Pada giliranya, kata Salamuddin, ketika tiba saatnya membayar utang, maka BUMN juga dituntut untuk mencari untung, namun caranya dengan memeras rakyat lewat menaikkan tarif listrik, menaikkan harga gas, menaikkan harga pupuk, tarif jalan tol, menaikan bunga kredit. "Kenaikan tersebut selalu menggunakan berbagai alasan dan argumentasi," katanya.

Dia menilai seluruh perusahaan BUMN yang mendapatkan PMN sebenarnya adalah perusahaan yang selalu memperoleh untung yang besar. Perolehan untung yang besar yang berasal dari mengeruk uang rakyat dan hasil rekayasa laporan keuangan dengan mengubah utang menjadi penerimaan. "Apakah ini merupakan ambisi bagi-bagi mega proyek pemerintahan Jokowi kepada pemilik modal disekelilingnya. Masyarakat harus awasi," kata Salamuddin.

Mantan Sekretaris Menteri Kementerian BUMN Said Didu membantah pernyataan Salamuddin yang mengaitkan pemberian PMN kepada perusahaan BUMN dengan utang luar negeri. Dia menilai jika PMN diberikan kepada perusahaan BUMN karena utang luar negeri, seharusnya PT PLN (Persero) ikut dikuciri dana PMN. "Tetapi pada kenyataannya PLN tidak dicantumkan dalam pengajuan PLN," kata Said berargumen.

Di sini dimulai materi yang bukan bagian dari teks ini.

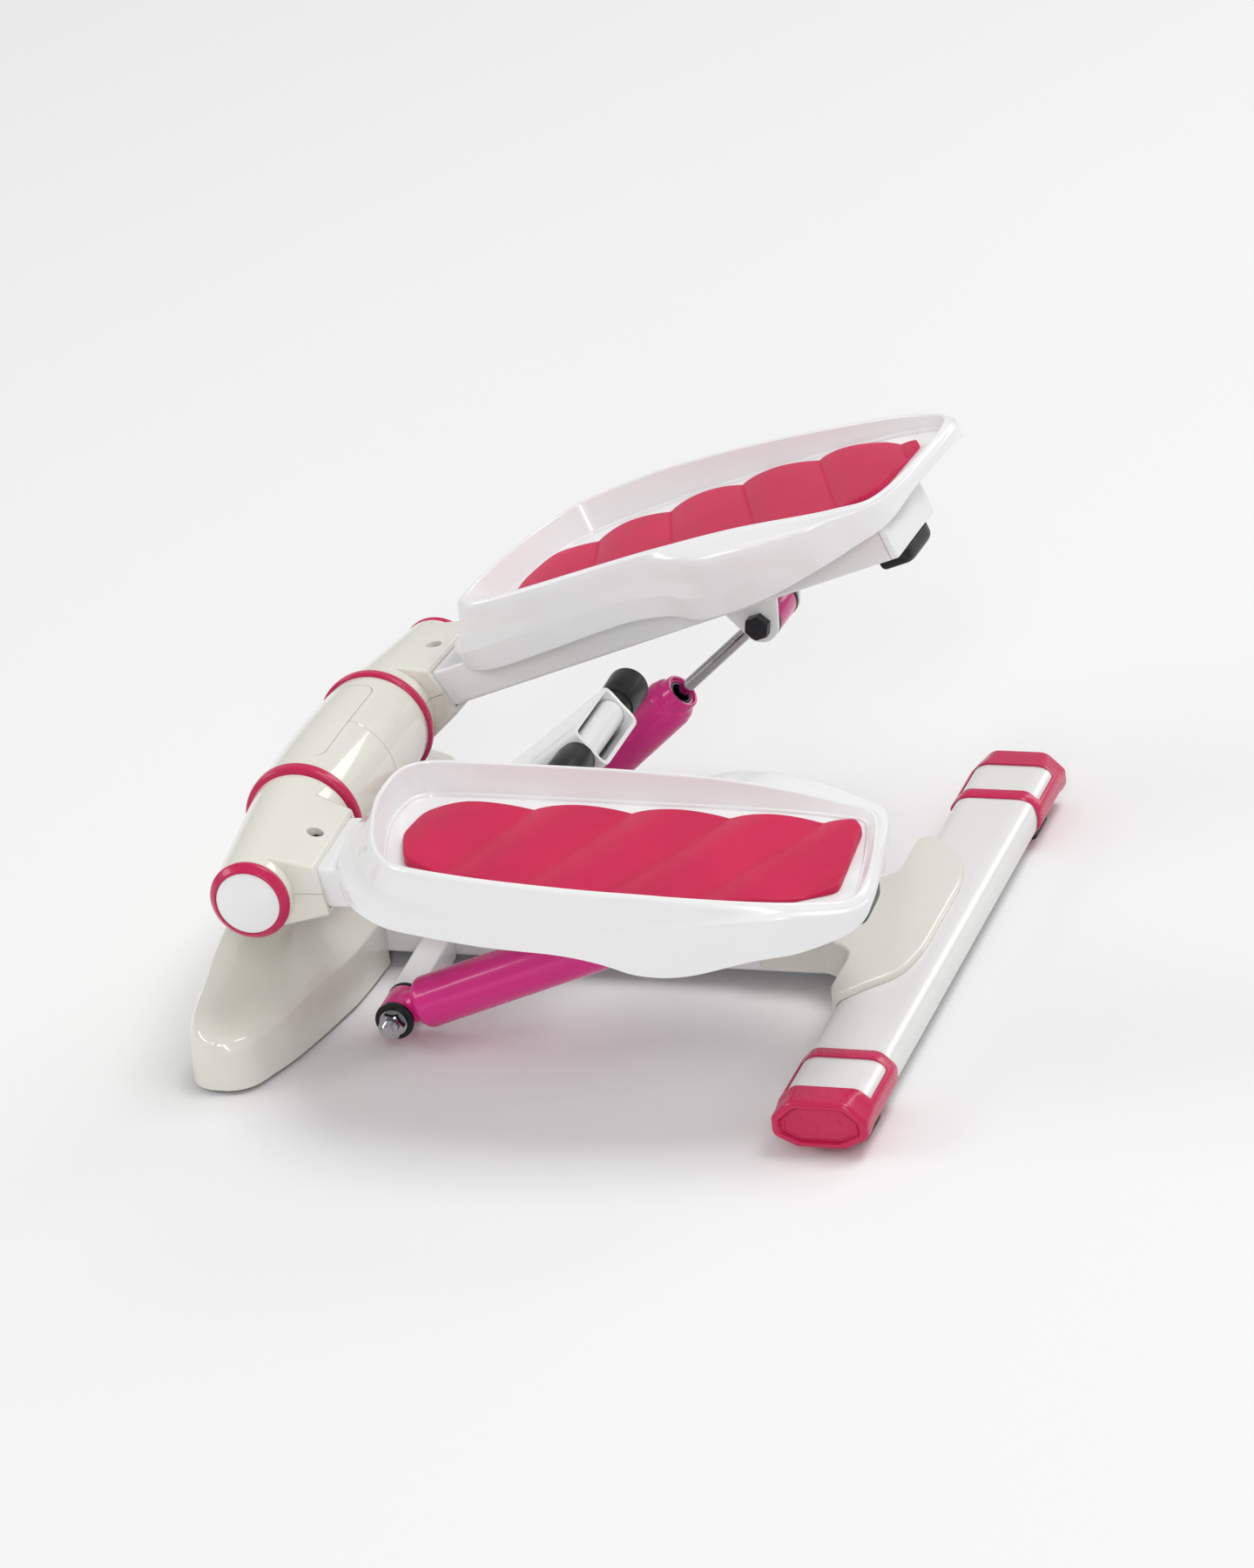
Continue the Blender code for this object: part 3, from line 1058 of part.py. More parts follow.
# Centre post
def make_centre_post(root):
    slope = math.tan(POST_ANGLE)
    upper = Vector((POST_TOP_Y, POST_TOP_Z))
    lower = upper - Vector((math.sin(POST_ANGLE), math.cos(POST_ANGLE))) * POST_DEPTH
    floor = BEAM_TOP + TOUCH_GAP
    foot_rear = lower.x + (lower.y - floor) / slope
    foot_top = upper.y - (POST_FRONT_Y - upper.x) * slope
    outline = ((upper.x, upper.y), (POST_FRONT_Y, foot_top), (POST_FRONT_Y, floor), (foot_rear, floor),
               (lower.x, lower.y))
    post = put("centre_post", loft([along_x(outline, x) for x in (-POST_HALF_WIDTH, POST_HALF_WIDTH)]),
               "white_paint", root)
    bevel = post.modifiers.new("corners", "BEVEL")
    bevel.width = POST_CORNER
    bevel.segments = 2
    bevel.limit_method = "WEIGHT"
    mark_long_edges(post)
    width = POST_HALF_WIDTH - POST_WALL
    half = POST_DEPTH / 2 - POST_WALL
    stops = (-0.01, POST_HOLLOW)
    loops = []
    for stop in stops:
        centre = POST_MOUTH + POST_AXIS * stop
        section = rectangle(-width, width, -half, half, POST_CORNER - POST_WALL, 2)
        loops.append([centre + Vector((u, 0, 0)) + POST_NORMAL * v for u, v in section])
    combine(post, put_cutter("post_hollow", loft(loops), root), "DIFFERENCE")
    ends = (-POST_HALF_WIDTH - 0.01, POST_HALF_WIDTH + 0.01)
    gap = SHAFT_RADIUS + RUNNING_GAP
    hole = loft([ring(SHAFT_CENTRE + Vector((x, 0, 0)), (1, 0, 0), gap, 24) for x in ends])
    combine(post, put_cutter("post_hole", hole, root), "DIFFERENCE")


def mark_long_edges(post):
    """Round only the four edges that run along the post."""
    weights = post.data.attributes.new("bevel_weight_edge", "FLOAT", "EDGE")
    for edge in post.data.edges:
        first, second = (post.data.vertices[index].co for index in edge.vertices)
        way = (second - first).normalized()
        if abs(abs(way.dot(POST_AXIS)) - 1) < 1e-3:
            weights.data[edge.index].value = 1.0


def make_cross_shaft(root):
    ends = (-SHAFT_HALF_LENGTH, SHAFT_HALF_LENGTH)
    shaft = loft([ring(SHAFT_CENTRE + Vector((x, 0, 0)), (1, 0, 0), SHAFT_RADIUS, 24) for x in ends])
    put("cross_shaft", shaft, "white_paint", root)
    bore = SHAFT_RADIUS + TOUCH_GAP
    start = POST_HALF_WIDTH + TOUCH_GAP
    step = start + SLEEVE_COLLAR_LENGTH
    profile = ((start, bore), (start, SLEEVE_COLLAR_RADIUS), (step, SLEEVE_COLLAR_RADIUS),
               (step, SLEEVE_RADIUS), (SLEEVE_OUTER_X, SLEEVE_END_RADIUS), (SLEEVE_OUTER_X, bore))
    for name, side in SIDES.items():
        mesh = turned(profile, SHAFT_CENTRE, (side, 0, 0), 20)
        put(f"shaft_sleeve_{name}", mesh, "black_rubber", root)


def make_pedal(name, side, root):
    hub = (side * HUB_X, HUB_Y, AXIS_Z)
    frame = make_frame(f"pedal_axis_{name}", hub, side * SPLAY, REST_PITCH[name], root)
    make_hub_tube(name, side, frame)
    make_hub_covers(name, side, frame)
    make_hub_end(name, side, frame)
    make_arm(name, side, frame)
    make_tray(name, side, frame)
    make_pad(name, side, frame)
    make_lug(name, side, frame)
    make_damper(name, side, root, frame)
    make_carrier(name, side, root)


def main():
    clear_scene()
    root = make_frame("machine", (0, -MIDDLE_Y, 0))
    make_rear_bar(root)
    make_rear_caps(root)
    make_centre_beam(root)
    make_rear_cover(root)
    room = make_front_cover(root)
    make_front_frame(root)
    make_drum(root, room)
    make_drum_rings(root)
    make_axle(root)
    make_link_rocker(root)
    make_centre_post(root)
    make_cross_shaft(root)
    for name, side in SIDES.items():
        make_pedal(name, side, root)


main()
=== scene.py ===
# The looks of a stair stepper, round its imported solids: finer meshes, finishes, light and camera.
# Metres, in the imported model's own frame. +X is the rider's right, +Y points to the drum, +Z is up.
import json
import math

import bmesh
import bpy
from mathutils import Matrix, Vector

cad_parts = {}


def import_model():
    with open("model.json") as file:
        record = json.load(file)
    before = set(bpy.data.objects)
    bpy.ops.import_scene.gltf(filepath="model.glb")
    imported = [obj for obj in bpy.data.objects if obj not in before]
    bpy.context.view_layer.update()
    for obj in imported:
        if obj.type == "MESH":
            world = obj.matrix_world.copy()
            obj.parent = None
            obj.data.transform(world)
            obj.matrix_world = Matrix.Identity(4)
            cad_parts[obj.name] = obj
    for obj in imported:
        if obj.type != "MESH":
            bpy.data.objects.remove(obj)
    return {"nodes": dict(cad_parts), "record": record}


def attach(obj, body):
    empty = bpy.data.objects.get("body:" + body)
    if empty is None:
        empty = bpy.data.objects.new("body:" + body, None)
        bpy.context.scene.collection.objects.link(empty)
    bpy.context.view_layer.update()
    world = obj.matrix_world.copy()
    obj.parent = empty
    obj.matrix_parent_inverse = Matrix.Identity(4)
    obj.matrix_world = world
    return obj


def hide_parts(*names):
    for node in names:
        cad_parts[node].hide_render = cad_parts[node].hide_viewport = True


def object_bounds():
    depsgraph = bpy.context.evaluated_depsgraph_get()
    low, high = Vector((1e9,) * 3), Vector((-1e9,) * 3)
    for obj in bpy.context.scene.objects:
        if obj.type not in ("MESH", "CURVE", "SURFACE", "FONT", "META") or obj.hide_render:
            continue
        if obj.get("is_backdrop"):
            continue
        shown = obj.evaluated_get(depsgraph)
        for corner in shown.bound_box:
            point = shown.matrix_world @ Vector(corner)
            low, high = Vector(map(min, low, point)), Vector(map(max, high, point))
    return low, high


# Clearances
TOUCH_GAP = 0.0003
RUNNING_GAP = 0.00025
# How far a cutter runs past what it cuts, closely and amply
BEYOND = 0.002
CUT_MARGIN = 0.010
SIDES = {"left": -1, "right": 1}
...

Meskipun menerima public service obligation (PSO), menurutnya pemberian PSO merupakan penggantian dari pemerintah dan tidak ada kaitannya dengan PMN. "Justru saya pertanyakan, kenapa PLN tidak dikasih. Kalau karena utang luar negeri, seharusnya PLN dikasih paling banyak. Padahal PLN langsung pembangunan infrastruktur," kata Said.

Menurutnya pemberian PMN kepada perusahaan BUMN bukan karena faktor utang luar negeri. PMN diberikan untuk mempercepat pembangunan infrastruktur dan mempercepat pencapaian target-target pemerintah.

Dia mencontohkan seperti Pelindo, Bank Mandiri dan Angkasa Pura II yang menerima PMN, dalam kondisi kinerja keuangan perusahaan tersebut dalam kondisi yang sangat bagus. "Saya tidak melihat untuk mengurangi utang luar negeri," kata Said.